Date: October 11, 2018
Location: Harvard University

Workshop Organizer: Katherine Matsuura, Japan Digital Research Center, Harvard University

This hands-on, interactive workshop, supported by the Reischauer Institute of Japanese Studies and led by members of DARTH and Japan Digital Research Center, introduced participants to the International Image Interoperability Framework (IIIF) and open-source IIIF image viewer Mirador. Together these tools support and enhance scholarly research for the web, digital exhibits, as well as course teaching materials.

Participants worked with a variety of digitized images (with special attention to Japanese demons, ghouls, and ghosts) located at Harvard and partnering IIIF institutions around the world.

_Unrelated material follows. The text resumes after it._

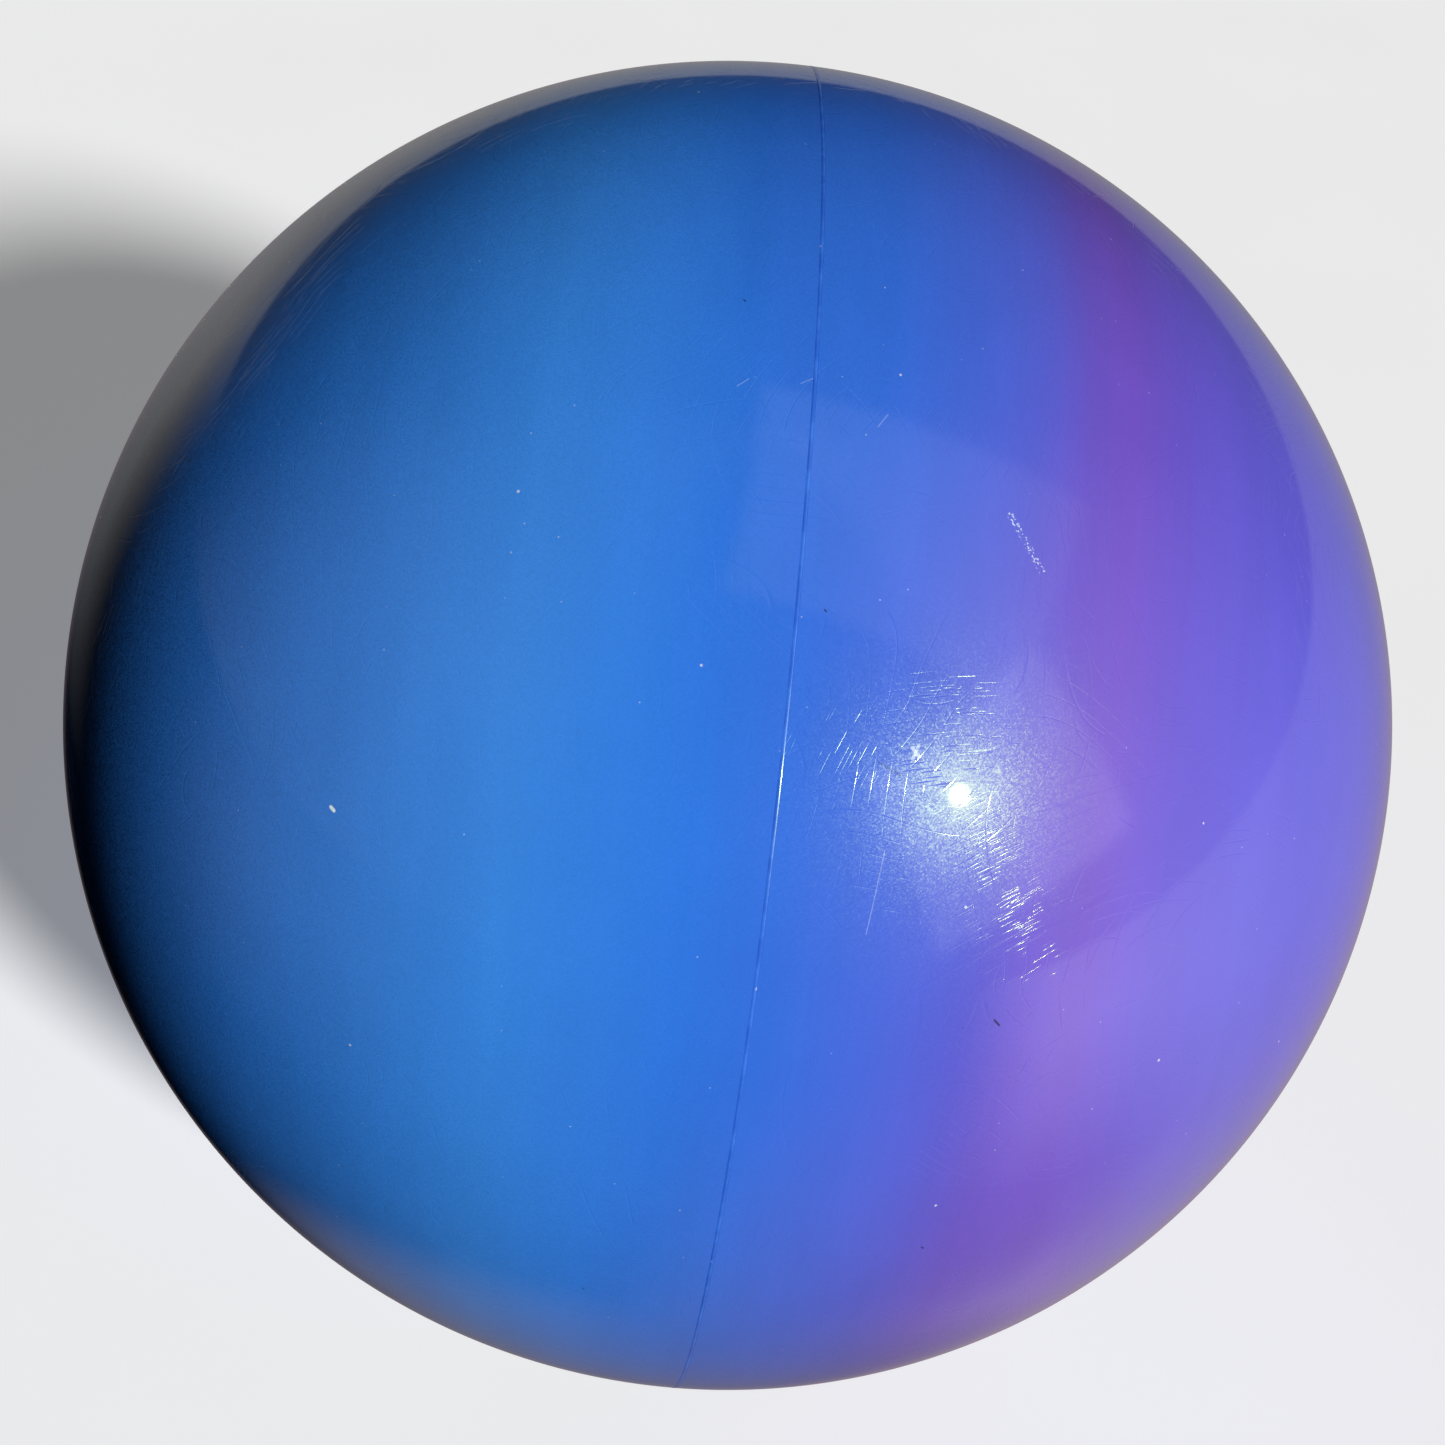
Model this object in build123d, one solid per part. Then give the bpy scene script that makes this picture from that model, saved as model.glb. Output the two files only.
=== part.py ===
from build123d import *
import os
from math import sqrt

# A hollow soft-vinyl stage juggling ball, in millimetres.
# The origin is the ball's centre. +X runs out through the valve, at the violet pole.
# The two half shells meet on the YZ plane, and +Z is up.

# Ball
BALL_R = 50.0
WALL = 5.5
CAVITY_R = BALL_R - WALL

# Joint of the two half shells: a tongue on the blue one sits in a rebate in the violet one.
TONGUE_R = 47.0
TONGUE_LENGTH = 3.0
TONGUE_CHAMFER = 0.4
WELD_GAP = 0.2
REBATE_DEPTH = TONGUE_LENGTH + WELD_GAP

# Weld bead, in a V groove round the outside of the joint
SEAM_HALF_WIDTH = 0.12
SEAM_DEPTH = 0.3
BEAD_CROWN = 0.03

# Boss that thickens the wall round the valve
BOSS_R = 9.0
BOSS_FACE_X = 40.0
BOSS_CHAMFER = 0.8

# Valve bush, pushed in from the inside before the halves are welded
BUSH_R = 4.5
BUSH_EDGE = 0.25
FLANGE_R = 7.5
FLANGE_THICKNESS = 1.5
FLANGE_CHAMFER = 0.3
BORE_R = 1.5
SEAT_R = 3.1
SEAT_X = 48.4
NOTCH_R = 1.0
NOTCH_Y = 3.1
NOTCH_DEPTH = 0.3

# Valve plug, lifted out by a fingernail in the bush's notch
RUNNING_GAP = 0.05
HEAD_R = SEAT_R - 2 * RUNNING_GAP
HEAD_EDGE = 0.2
SHANK_R = BORE_R - RUNNING_GAP
SHANK_TIP_X = 37.5
TIP_CHAMFER = 0.6


def across(radius, offset):
    """The other coordinate of a point on a circle about the origin."""
    return sqrt(radius**2 - offset**2)


def arc(radius, start, end):
    """The arc of a circle about the origin between two of its points."""
    middle = (Vector(*start) + Vector(*end)).normalized() * radius
    return ThreePointArc(start, middle, end)


def turned(*edges):
    """A closed section in the XY plane, turned once round the X axis."""
    return revolve(make_face(edges), Axis.X)


def groove_corners(side):
    """The weld groove's outer edge and its root, on the -X or +X side of the seam."""
    outer = (side * SEAM_HALF_WIDTH, across(BALL_R, SEAM_HALF_WIDTH))
    root = (0, BALL_R - SEAM_DEPTH)
    return outer, root


def blue_half_shell():
    """The plain half, -X, with the tongue that locates the other half."""
    pole = (-BALL_R, 0)
    inner_pole = (-CAVITY_R, 0)
    groove, root = groove_corners(-1)
    tongue_inner = (TONGUE_LENGTH, across(CAVITY_R, TONGUE_LENGTH))
    rim = Polyline(
        groove,
        root,
        (0, TONGUE_R),
        (TONGUE_LENGTH - TONGUE_CHAMFER, TONGUE_R),
        (TONGUE_LENGTH, TONGUE_R - TONGUE_CHAMFER),
        tongue_inner,
    )
    return turned(
        arc(BALL_R, pole, groove),
        *rim.edges(),
        arc(CAVITY_R, tongue_inner, inner_pole),
        Line(inner_pole, pole),
    )


def violet_half_shell():
    """The valve half, +X, with the rebate for the tongue and the valve's boss."""
    groove, root = groove_corners(1)
    rebate_inner = (REBATE_DEPTH, across(CAVITY_R, REBATE_DEPTH))
    boss_root = (across(CAVITY_R, BOSS_R), BOSS_R)
    valve_edge = (across(BALL_R, BUSH_R), BUSH_R)
    rim = Polyline(groove, root, (0, TONGUE_R), (REBATE_DEPTH, TONGUE_R), rebate_inner)
    boss = Polyline(
        boss_root,
        (BOSS_FACE_X + BOSS_CHAMFER, BOSS_R),
        (BOSS_FACE_X, BOSS_R - BOSS_CHAMFER),
        (BOSS_FACE_X, BUSH_R),
        valve_edge,
    )
    return turned(
        *rim.edges(),
        arc(CAVITY_R, rebate_inner, boss_root),
        *boss.edges(),
        arc(BALL_R, valve_edge, groove),
    )


def seam_bead():
    """The weld bead: it fills the V groove and stands just proud of the ball."""
    low_edge, root = groove_corners(-1)
    high_edge = groove_corners(1)[0]
    crown = (0, BALL_R + BEAD_CROWN)
    return turned(
        ThreePointArc(low_edge, crown, high_edge),
        Line(high_edge, root),
        Line(root, low_edge),
    )


def valve_bush():
    """The rubber bush: inner flange, body in the shell, bore, seat for the plug's head and notch."""
    flange_x = BOSS_FACE_X - FLANGE_THICKNESS
    edge_r = BUSH_R - BUSH_EDGE
    seat_edge = (across(BALL_R, SEAT_R), SEAT_R)
    outer_edge = (across(BALL_R, edge_r), edge_r)
    outside = Polyline(
        outer_edge,
        (outer_edge[0] - BUSH_EDGE, BUSH_R),
        (BOSS_FACE_X, BUSH_R),
        (BOSS_FACE_X, FLANGE_R),
        (flange_x + FLANGE_CHAMFER, FLANGE_R),
        (flange_x, FLANGE_R - FLANGE_CHAMFER),
        (flange_x, BORE_R),
        (SEAT_X, BORE_R),
        (SEAT_X, SEAT_R),
        seat_edge,
    )
    bush = turned(arc(BALL_R, seat_edge, outer_edge), *outside.edges())
    notch_length = BALL_R - SEAT_X + NOTCH_DEPTH
    notch_plane = Plane(origin=(SEAT_X - NOTCH_DEPTH, NOTCH_Y, 0), z_dir=(1, 0, 0))
    notch = extrude(notch_plane * Circle(NOTCH_R), notch_length)
    return bush - notch


def valve_plug():
    """The plug: a head flush with the ball and a round-tipped shank down the bush's bore."""
    head_edge_r = HEAD_R - HEAD_EDGE
    head_edge = (across(BALL_R, head_edge_r), head_edge_r)
    head_x = SEAT_X + RUNNING_GAP
    outline = Polyline(
        head_edge,
        (head_edge[0] - HEAD_EDGE, HEAD_R),
        (head_x + HEAD_EDGE, HEAD_R),
        (head_x, head_edge_r),
        (head_x, SHANK_R),
        (SHANK_TIP_X + TIP_CHAMFER, SHANK_R),
        (SHANK_TIP_X, SHANK_R - TIP_CHAMFER),
        (SHANK_TIP_X, 0),
        (BALL_R, 0),
    )
    return turned(arc(BALL_R, (BALL_R, 0), head_edge), *outline.edges())


PIECES = {
    "blue_half_shell": blue_half_shell,
    "violet_half_shell": violet_half_shell,
    "seam_bead": seam_bead,
    "valve_bush": valve_bush,
    "valve_plug": valve_plug,
}

os.makedirs("parts", exist_ok=True)
for name, make_piece in PIECES.items():
    export_step(make_piece(), f"parts/{name}.step")
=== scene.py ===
import math

import bmesh
import bpy
from mathutils import Matrix, Vector, noise


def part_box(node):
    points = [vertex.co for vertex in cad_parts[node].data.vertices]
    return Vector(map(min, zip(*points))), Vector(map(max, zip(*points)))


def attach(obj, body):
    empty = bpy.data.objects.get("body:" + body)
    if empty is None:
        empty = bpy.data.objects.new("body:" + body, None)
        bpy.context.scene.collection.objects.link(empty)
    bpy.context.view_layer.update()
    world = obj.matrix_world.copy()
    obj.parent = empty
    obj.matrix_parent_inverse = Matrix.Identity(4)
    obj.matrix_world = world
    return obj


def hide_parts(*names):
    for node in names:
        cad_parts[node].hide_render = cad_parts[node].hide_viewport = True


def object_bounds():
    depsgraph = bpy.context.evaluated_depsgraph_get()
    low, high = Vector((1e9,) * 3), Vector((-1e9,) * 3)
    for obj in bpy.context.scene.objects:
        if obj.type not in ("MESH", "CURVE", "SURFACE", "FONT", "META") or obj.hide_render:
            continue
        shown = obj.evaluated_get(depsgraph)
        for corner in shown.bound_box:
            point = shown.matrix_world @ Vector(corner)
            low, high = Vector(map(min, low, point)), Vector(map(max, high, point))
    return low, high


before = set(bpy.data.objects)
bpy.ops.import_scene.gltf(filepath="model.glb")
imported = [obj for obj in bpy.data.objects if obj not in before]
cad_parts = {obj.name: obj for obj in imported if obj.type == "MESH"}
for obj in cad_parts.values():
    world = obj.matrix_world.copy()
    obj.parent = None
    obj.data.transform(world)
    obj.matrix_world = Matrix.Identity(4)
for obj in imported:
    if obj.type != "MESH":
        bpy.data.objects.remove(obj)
cad_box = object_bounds()

MM = 0.001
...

Topics included:

  • Core concepts of IIIF and why they are important
  • Retrieving IIIF images and importing them into a Mirador viewer
  • Learning how to use IIIF for creative projects


Myth and Ritual in Ancient Japan 「古代日本の神話と儀礼」

Daijōkyū, image courtesy of Kokugakuin University Museum

Date: September 20, 2018
Location: Harvard University

Workshop Organizer: Helen Hardacre, Harvard University

This workshop brought together five scholars from Kokugakuin University for presentations and discussions regarding enthronement ritual in Japan. Documentation attesting to the performance of these ceremonies originated in the late seventh or early eighth century, supported by archaeological evidence. The ceremonies took shape through the ancient period, arriving at a stable form that endured until the end of the medieval period, when warfare and social unrest put an end to large-scale imperial ritual, including the Daijōsai, the most elaborate segment of enthronement ritual. Revived during the seventeenth century, the ceremonies were greatly changed in the Meiji period, when Chinese and Buddhist elements were eliminated in favor of a purely Shinto format.

The presentations explained the structure of enthronement ritual, also introducing influential interpretations that link these rituals to the study of myth and literature. In addition, significant works of art depicting enthronement ceremonies, held at the Museum of Shinto, were introduced and discussed.